■ DATASET SECTION
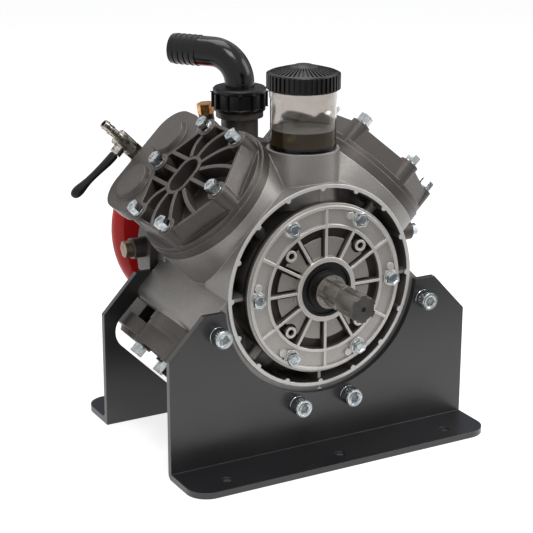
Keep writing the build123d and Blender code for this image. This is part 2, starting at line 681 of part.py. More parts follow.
ELBOW_Z0 = SUCTION_TOP_Z + NUT_H
ELBOW_Z1 = ELBOW_Z0 + ELBOW_RISE + ELBOW_BEND_R
ELBOW_DIR = (cos(radians(ELBOW_TURN)), sin(radians(ELBOW_TURN)), 0)
ELBOW_PLANE = Plane(
    origin=(0, PORT_Y, ELBOW_Z0),
    x_dir=ELBOW_DIR,
    z_dir=(sin(radians(ELBOW_TURN)), -cos(radians(ELBOW_TURN)), 0),
)
with BuildPart() as suction_elbow:
    with BuildLine(ELBOW_PLANE) as path:
        Line((0, 0), (0, ELBOW_RISE))
        RadiusArc((0, ELBOW_RISE), (ELBOW_BEND_R, ELBOW_RISE + ELBOW_BEND_R), ELBOW_BEND_R)
    with BuildSketch(Plane(origin=(0, PORT_Y, ELBOW_Z0))):
        Circle(ELBOW_R)
    sweep(path=path.wires()[0])
    tail = Plane(
        origin=(ELBOW_BEND_R * ELBOW_DIR[0], PORT_Y + ELBOW_BEND_R * ELBOW_DIR[1], ELBOW_Z1),
        x_dir=(0, 0, 1),
        z_dir=ELBOW_DIR,
    )
    with BuildSketch(tail):
        Circle(TAIL_R)
    extrude(amount=TAIL_LEN)
    for index in range(TAIL_BARBS):
        pitch = TAIL_LEN / (TAIL_BARBS + 1)
        with BuildSketch(tail.offset(TAIL_LEN - pitch * index)):
            Circle(TAIL_R)
        with BuildSketch(tail.offset(TAIL_LEN - pitch * (index + 0.8))):
            Circle(TAIL_BARB_R)
        loft()
    with BuildSketch(tail.offset(TAIL_LEN)):
        Circle(TAIL_R - 4)
    extrude(amount=-TAIL_LEN, mode=Mode.SUBTRACT)
suction_elbow.part.label = "suction_elbow"

with BuildPart() as oil_cup_glass:
    with BuildSketch(Plane(origin=(0, CUP_Y, CUP_BASE_Z))):
        Circle(GLASS_R)
    extrude(amount=GLASS_TOP_Z - CUP_BASE_Z)
    with BuildSketch(Plane(origin=(0, CUP_Y, CUP_BASE_Z + GLASS_WALL))):
        Circle(GLASS_R - GLASS_WALL)
    extrude(amount=GLASS_TOP_Z - CUP_BASE_Z, mode=Mode.SUBTRACT)
oil_cup_glass.part.label = "oil_cup_glass"

with BuildPart() as oil:
    with BuildSketch(Plane(origin=(0, CUP_Y, CUP_BASE_Z + GLASS_WALL))):
        Circle(GLASS_R - GLASS_WALL)
    extrude(amount=OIL_TOP_Z - CUP_BASE_Z - GLASS_WALL)
oil.part.label = "oil"

with BuildPart() as oil_cup_cap:
    with BuildSketch(Plane(origin=(0, CUP_Y, GLASS_TOP_Z))):
        Circle(CAP_R)
        with PolarLocations(CAP_R, CAP_FLUTES):
            Circle(CAP_FLUTE_R, mode=Mode.SUBTRACT)
    extrude(amount=CAP_SIDE_H)
    with BuildSketch(Plane(origin=(0, CUP_Y, GLASS_TOP_Z + CAP_SIDE_H))):
        Circle(CAP_R - 2)
    extrude(amount=CAP_TOP_Z - GLASS_TOP_Z - CAP_SIDE_H, taper=35)
oil_cup_cap.part.label = "oil_cup_cap"

TAP_BASE = out_plane(TAP_TURN, OUTLET_Y)
TAP_H1 = TAP_PIPE_LEN + TAP_NUT_H
TAP_H2 = TAP_H1 + TAP_BODY_H
TAP_STEM_H = TAP_H1 + TAP_BODY_H / 2
STEM_DIR = (-sin(radians(TAP_TURN)), 0, cos(radians(TAP_TURN)))
STEM_ROOT = (
    TAP_STEM_H * cos(radians(TAP_TURN)),
    OUTLET_Y,
    AXIS_H + TAP_STEM_H * sin(radians(TAP_TURN)),
)
STEM_PLANE = Plane(origin=STEM_ROOT, x_dir=(0, 1, 0), z_dir=STEM_DIR)
with BuildPart() as tap_body:
    with BuildSketch(TAP_BASE.offset(TAP_PIPE_LEN)):
        RegularPolygon(radius=TAP_NUT_AF / 2, side_count=6, major_radius=False)
    extrude(amount=TAP_NUT_H)
    with BuildSketch(TAP_BASE.offset(TAP_H1)):
        Circle(TAP_BODY_R)
    extrude(amount=TAP_BODY_H)
    with BuildSketch(TAP_BASE.offset(TAP_H2)):
        Circle(TAP_TAIL_R)
    extrude(amount=TAP_TIP_H - TAP_H2)
    for place in (0.45, 0.8):
        with BuildSketch(TAP_BASE.offset(TAP_H2 + (TAP_TIP_H - TAP_H2) * place)):
            Circle(TAP_TAIL_BARB_R)
        extrude(amount=3)
    with BuildSketch(TAP_BASE.offset(TAP_TIP_H)):
        Circle(TAP_TAIL_R - 2)
    extrude(amount=-16, mode=Mode.SUBTRACT)
    # stem and spacer that carry the lever
    with BuildSketch(STEM_PLANE):
        Circle(TAP_SPACER_R)
    extrude(amount=TAP_SPACER_B)
    with BuildSketch(STEM_PLANE):
        Circle(TAP_STEM_R)
    extrude(amount=TAP_STEM_LEN)
tap_body.part.label = "tap_body"

# the lever's own plane: X along the stem, Y to the rear
LEVER_PLANE = Plane(origin=STEM_ROOT, x_dir=STEM_DIR, z_dir=(cos(radians(TAP_TURN)), 0, sin(radians(TAP_TURN))))
LEAN_SIGN = 1 if LEVER_PLANE.y_dir.Y > 0 else -1
with BuildPart() as tap_lever:
    with BuildSketch(LEVER_PLANE.offset(-TAP_LEVER_T / 2)):
        with BuildLine():
            Polyline(
                (TAP_SPACER_B + 0.3, 0),
                (TAP_SPACER_B + 18, 0),
                (TAP_LEVER_END_B - TAP_BULB_L / 2, LEAN_SIGN * TAP_LEVER_LEAN),
            )
        trace(line_width=TAP_LEVER_W)
        with Locations((TAP_LEVER_END_B - TAP_BULB_L / 2, LEAN_SIGN * TAP_LEVER_LEAN)):
            Ellipse(TAP_BULB_L / 2, TAP_BULB_W / 2)
    extrude(amount=TAP_LEVER_T)
    with BuildSketch(STEM_PLANE.offset(TAP_SPACER_B)):
        Circle(TAP_STEM_R + RUN_GAP)
    extrude(amount=TAP_STEM_LEN - TAP_SPACER_B + 0.3, mode=Mode.SUBTRACT)
tap_lever.part.label = "tap_lever"

parts = [
    build_rail(-1, "front_rail"),
    build_rail(1, "rear_rail"),
    build_rail_bolts(-1, "front_rail_bolts"),
    build_rail_bolts(1, "rear_rail_bolts"),
    crankcase,
    bearing_cover,
    cover_bolts,
    shaft_seal,
    drive_shaft,
    rear_manifold,
    side_plug,
    top_plug,
    right_port,
    right_port_bolt,
    pulsation_damper,
    suction_nut,
    suction_elbow,
    oil_cup_glass,
    oil,
    oil_cup_cap,
    tap_body,
    tap_lever,
]
for key, turn in HEAD_ANGLES.items():
    parts.append(build_head("head_" + key, turn))
    parts.append(build_head_bolts("head_bolts_" + key, turn))

os.makedirs("parts", exist_ok=True)
for piece in parts:
    export_step(piece.part, "parts/" + piece.part.label + ".step")
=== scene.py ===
"""Looks of the diaphragm pump on two steel rails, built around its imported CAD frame."""

from math import atan2, cos, pi, radians, sin

import bmesh
import bpy
from mathutils import Matrix, Vector


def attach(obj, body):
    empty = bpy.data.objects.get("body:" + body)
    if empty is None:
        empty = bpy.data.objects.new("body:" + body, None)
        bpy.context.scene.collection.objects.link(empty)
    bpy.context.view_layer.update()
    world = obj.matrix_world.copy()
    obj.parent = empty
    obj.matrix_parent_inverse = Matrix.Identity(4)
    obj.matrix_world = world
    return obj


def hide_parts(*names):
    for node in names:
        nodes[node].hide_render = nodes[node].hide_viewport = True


bl_info = {
    "name": "Diaphragm pump looks",
    "version": (1, 0, 0),
    "blender": (4, 5, 0),
    "location": "View3D > Sidebar > Pump",
    "description": "Finishes and detail for a four-headed diaphragm pump on rails",
    "category": "Object",
}

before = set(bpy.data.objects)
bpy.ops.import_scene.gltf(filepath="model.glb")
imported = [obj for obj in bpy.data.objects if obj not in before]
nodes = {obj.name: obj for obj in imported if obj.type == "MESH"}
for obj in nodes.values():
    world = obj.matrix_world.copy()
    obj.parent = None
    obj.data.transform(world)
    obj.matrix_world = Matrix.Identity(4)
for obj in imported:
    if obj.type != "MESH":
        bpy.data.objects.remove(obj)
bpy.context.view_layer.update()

# sizes in metres and turns in degrees, fitted to the CAD nodes
AXIS_Z = 0.218
HEAD_TURNS = {"upper_right": 45, "upper_left": 135, "lower_left": 225, "lower_right": 315}
HEAD_TOP = 0.198
HEAD_BOLT_RING = 0.080
HEAD_BOLT_AF = 0.0158
HEAD_BOLT_H = 0.0132
BOLTS_PER_RING = 6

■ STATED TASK
Every line from the one holding "for key, turn" through the final line of the listing must be echoed exactly; leave out all other lines.

■ SOLUTION BELOW
for key, turn in HEAD_ANGLES.items():
    parts.append(build_head("head_" + key, turn))
    parts.append(build_head_bolts("head_bolts_" + key, turn))

os.makedirs("parts", exist_ok=True)
for piece in parts:
    export_step(piece.part, "parts/" + piece.part.label + ".step")
=== scene.py ===
"""Looks of the diaphragm pump on two steel rails, built around its imported CAD frame."""

from math import atan2, cos, pi, radians, sin

import bmesh
import bpy
from mathutils import Matrix, Vector


def attach(obj, body):
    empty = bpy.data.objects.get("body:" + body)
    if empty is None:
        empty = bpy.data.objects.new("body:" + body, None)
        bpy.context.scene.collection.objects.link(empty)
    bpy.context.view_layer.update()
    world = obj.matrix_world.copy()
    obj.parent = empty
    obj.matrix_parent_inverse = Matrix.Identity(4)
    obj.matrix_world = world
    return obj


def hide_parts(*names):
    for node in names:
        nodes[node].hide_render = nodes[node].hide_viewport = True


bl_info = {
    "name": "Diaphragm pump looks",
    "version": (1, 0, 0),
    "blender": (4, 5, 0),
    "location": "View3D > Sidebar > Pump",
    "description": "Finishes and detail for a four-headed diaphragm pump on rails",
    "category": "Object",
}

before = set(bpy.data.objects)
bpy.ops.import_scene.gltf(filepath="model.glb")
imported = [obj for obj in bpy.data.objects if obj not in before]
nodes = {obj.name: obj for obj in imported if obj.type == "MESH"}
for obj in nodes.values():
    world = obj.matrix_world.copy()
    obj.parent = None
    obj.data.transform(world)
    obj.matrix_world = Matrix.Identity(4)
for obj in imported:
    if obj.type != "MESH":
        bpy.data.objects.remove(obj)
bpy.context.view_layer.update()

# sizes in metres and turns in degrees, fitted to the CAD nodes
AXIS_Z = 0.218
HEAD_TURNS = {"upper_right": 45, "upper_left": 135, "lower_left": 225, "lower_right": 315}
HEAD_TOP = 0.198
HEAD_BOLT_RING = 0.080
HEAD_BOLT_AF = 0.0158
HEAD_BOLT_H = 0.0132
BOLTS_PER_RING = 6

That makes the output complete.